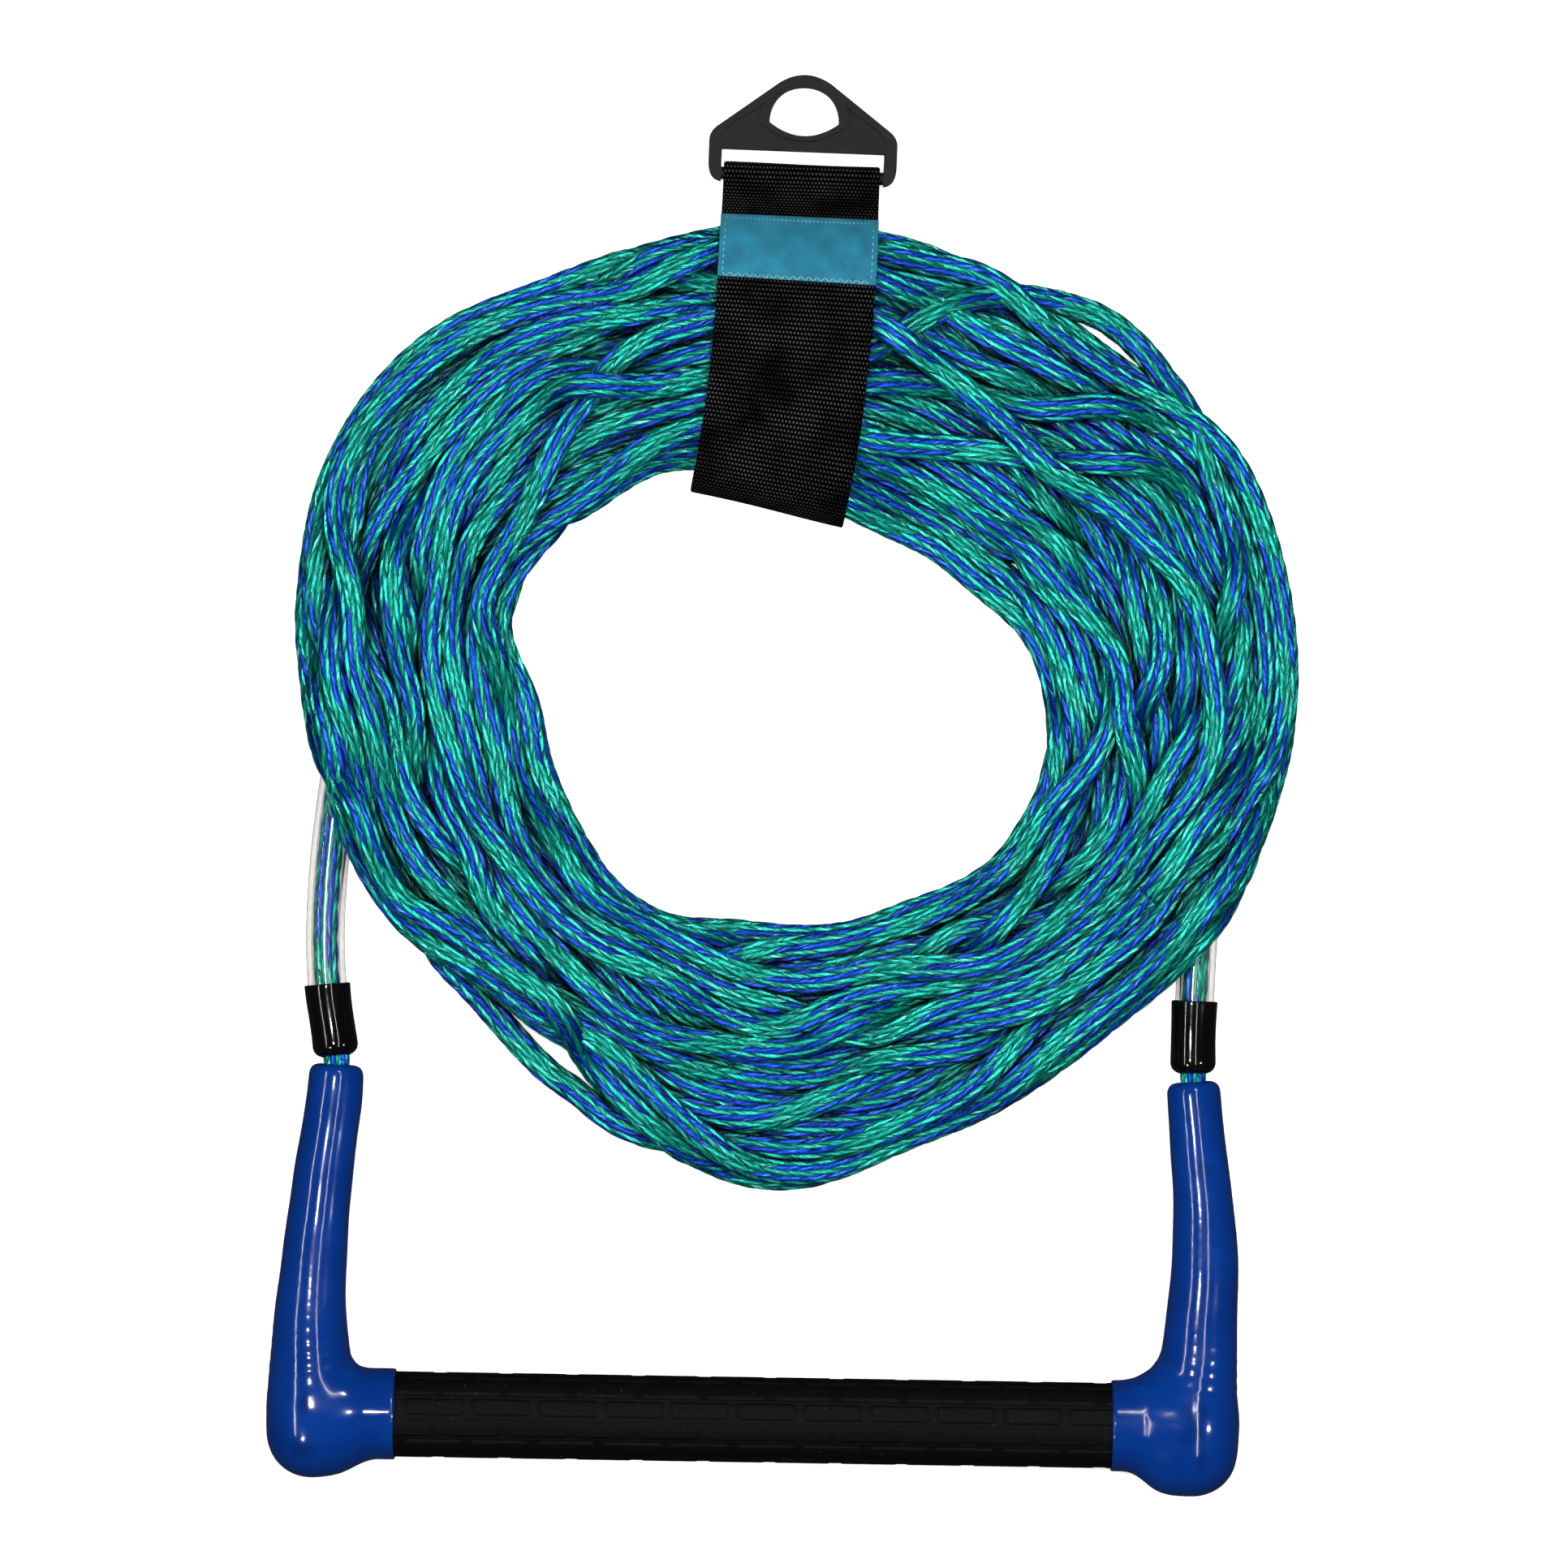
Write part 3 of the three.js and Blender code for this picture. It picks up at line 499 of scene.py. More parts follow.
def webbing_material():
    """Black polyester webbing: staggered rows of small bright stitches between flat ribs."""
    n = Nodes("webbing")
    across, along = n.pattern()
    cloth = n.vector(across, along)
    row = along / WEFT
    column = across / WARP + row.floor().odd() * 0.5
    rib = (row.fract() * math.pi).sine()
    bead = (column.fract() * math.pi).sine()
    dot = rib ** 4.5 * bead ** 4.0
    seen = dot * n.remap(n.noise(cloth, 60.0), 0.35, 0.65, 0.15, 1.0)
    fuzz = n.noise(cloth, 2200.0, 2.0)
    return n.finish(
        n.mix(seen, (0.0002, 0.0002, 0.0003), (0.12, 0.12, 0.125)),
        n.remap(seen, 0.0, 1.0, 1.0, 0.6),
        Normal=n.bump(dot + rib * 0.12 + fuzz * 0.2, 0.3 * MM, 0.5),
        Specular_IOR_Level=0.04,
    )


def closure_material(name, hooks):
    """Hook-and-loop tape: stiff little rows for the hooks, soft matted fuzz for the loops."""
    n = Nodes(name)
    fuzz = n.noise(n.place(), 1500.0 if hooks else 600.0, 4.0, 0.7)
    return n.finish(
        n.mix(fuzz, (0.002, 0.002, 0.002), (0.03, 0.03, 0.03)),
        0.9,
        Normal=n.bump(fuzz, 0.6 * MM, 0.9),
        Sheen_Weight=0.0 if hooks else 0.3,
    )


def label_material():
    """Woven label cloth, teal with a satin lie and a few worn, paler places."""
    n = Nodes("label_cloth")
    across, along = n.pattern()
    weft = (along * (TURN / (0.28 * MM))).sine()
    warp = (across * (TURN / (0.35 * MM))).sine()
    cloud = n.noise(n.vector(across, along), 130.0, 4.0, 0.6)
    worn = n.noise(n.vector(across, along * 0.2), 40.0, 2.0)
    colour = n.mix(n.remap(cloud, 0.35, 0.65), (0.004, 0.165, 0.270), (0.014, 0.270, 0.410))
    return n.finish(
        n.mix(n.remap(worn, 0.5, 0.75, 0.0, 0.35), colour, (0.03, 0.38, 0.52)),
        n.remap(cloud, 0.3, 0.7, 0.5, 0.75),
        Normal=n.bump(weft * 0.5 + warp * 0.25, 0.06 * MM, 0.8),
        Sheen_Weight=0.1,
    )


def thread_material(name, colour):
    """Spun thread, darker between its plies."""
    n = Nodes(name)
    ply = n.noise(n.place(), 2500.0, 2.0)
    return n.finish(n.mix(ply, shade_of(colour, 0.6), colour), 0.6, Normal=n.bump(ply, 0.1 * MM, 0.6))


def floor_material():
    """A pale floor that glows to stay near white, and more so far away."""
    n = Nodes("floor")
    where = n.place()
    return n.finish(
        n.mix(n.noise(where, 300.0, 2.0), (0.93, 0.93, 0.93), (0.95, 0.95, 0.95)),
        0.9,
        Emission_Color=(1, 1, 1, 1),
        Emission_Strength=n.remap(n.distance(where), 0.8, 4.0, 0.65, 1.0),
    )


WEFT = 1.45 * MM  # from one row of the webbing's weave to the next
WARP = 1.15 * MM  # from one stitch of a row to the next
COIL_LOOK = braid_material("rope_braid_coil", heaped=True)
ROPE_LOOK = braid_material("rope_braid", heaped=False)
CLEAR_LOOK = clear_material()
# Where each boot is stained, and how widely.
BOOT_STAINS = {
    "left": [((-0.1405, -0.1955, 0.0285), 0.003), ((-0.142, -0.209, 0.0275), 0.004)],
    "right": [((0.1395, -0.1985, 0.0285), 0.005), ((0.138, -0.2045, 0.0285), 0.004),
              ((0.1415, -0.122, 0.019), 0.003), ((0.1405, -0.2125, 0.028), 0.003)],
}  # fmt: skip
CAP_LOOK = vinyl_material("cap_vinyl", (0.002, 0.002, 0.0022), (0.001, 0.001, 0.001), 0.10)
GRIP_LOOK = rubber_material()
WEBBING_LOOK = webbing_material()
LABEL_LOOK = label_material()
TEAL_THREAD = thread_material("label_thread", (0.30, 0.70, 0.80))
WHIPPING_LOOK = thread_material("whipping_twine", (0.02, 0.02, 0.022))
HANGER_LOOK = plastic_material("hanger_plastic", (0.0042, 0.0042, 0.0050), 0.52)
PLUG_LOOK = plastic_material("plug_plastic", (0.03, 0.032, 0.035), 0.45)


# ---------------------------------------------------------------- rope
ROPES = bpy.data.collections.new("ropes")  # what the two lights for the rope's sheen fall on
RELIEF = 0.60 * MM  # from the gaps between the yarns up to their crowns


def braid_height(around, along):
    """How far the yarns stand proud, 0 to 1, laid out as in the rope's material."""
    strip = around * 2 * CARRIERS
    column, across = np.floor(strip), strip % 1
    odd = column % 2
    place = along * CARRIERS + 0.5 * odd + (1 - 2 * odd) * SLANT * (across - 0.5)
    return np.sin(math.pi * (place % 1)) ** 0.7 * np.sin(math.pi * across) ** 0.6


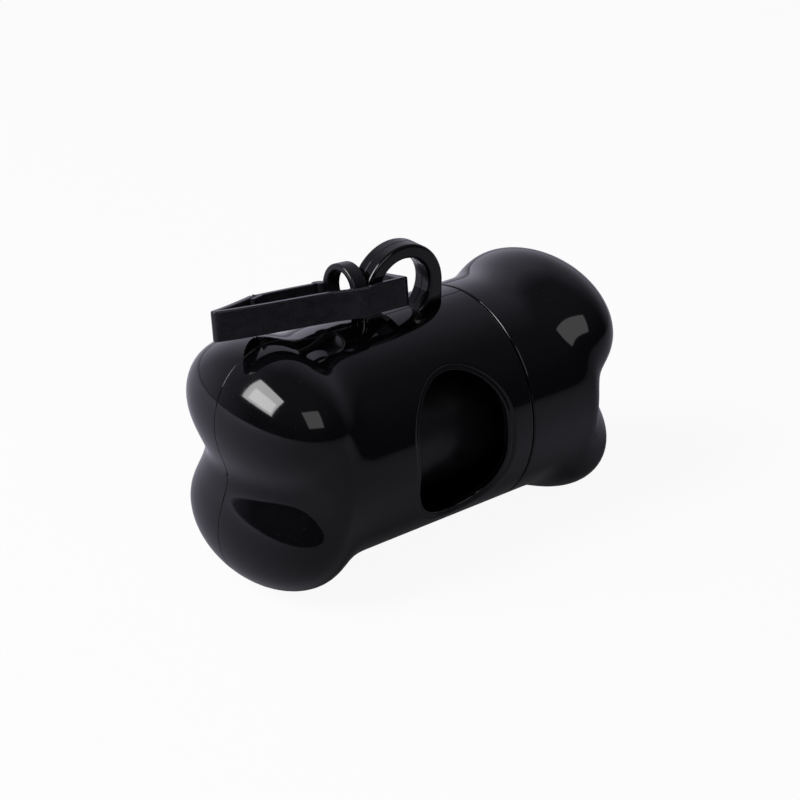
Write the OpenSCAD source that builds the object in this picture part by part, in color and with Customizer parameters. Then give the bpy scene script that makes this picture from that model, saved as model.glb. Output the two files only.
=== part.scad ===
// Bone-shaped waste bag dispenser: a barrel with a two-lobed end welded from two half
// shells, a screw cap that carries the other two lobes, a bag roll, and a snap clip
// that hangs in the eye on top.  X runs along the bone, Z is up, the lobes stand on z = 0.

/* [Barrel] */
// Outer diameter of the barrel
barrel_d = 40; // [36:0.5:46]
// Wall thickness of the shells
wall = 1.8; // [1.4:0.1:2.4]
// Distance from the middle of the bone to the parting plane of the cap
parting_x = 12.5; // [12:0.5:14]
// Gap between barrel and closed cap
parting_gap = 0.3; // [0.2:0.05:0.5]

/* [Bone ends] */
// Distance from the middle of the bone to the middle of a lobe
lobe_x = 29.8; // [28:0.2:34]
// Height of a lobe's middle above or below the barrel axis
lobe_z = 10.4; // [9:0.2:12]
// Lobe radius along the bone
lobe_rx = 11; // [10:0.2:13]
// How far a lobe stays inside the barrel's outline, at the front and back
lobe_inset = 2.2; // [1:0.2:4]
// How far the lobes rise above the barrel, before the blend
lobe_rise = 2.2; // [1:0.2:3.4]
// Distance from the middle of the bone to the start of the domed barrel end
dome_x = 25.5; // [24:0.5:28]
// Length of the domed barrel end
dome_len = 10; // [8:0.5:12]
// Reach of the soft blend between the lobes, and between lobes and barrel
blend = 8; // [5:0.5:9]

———

Lines containing the string "with" are to be selected and copied.

• [Right answer]:
    """Woven label cloth, teal with a satin lie and a few worn, paler places."""
Write the OpenSCAD source that builds the object in this picture part by part, in color and with Customizer parameters. Then give the bpy scene script that makes this picture from that model, saved as model.glb. Output the two files only.
// Bone-shaped waste bag dispenser: a barrel with a two-lobed end welded from two half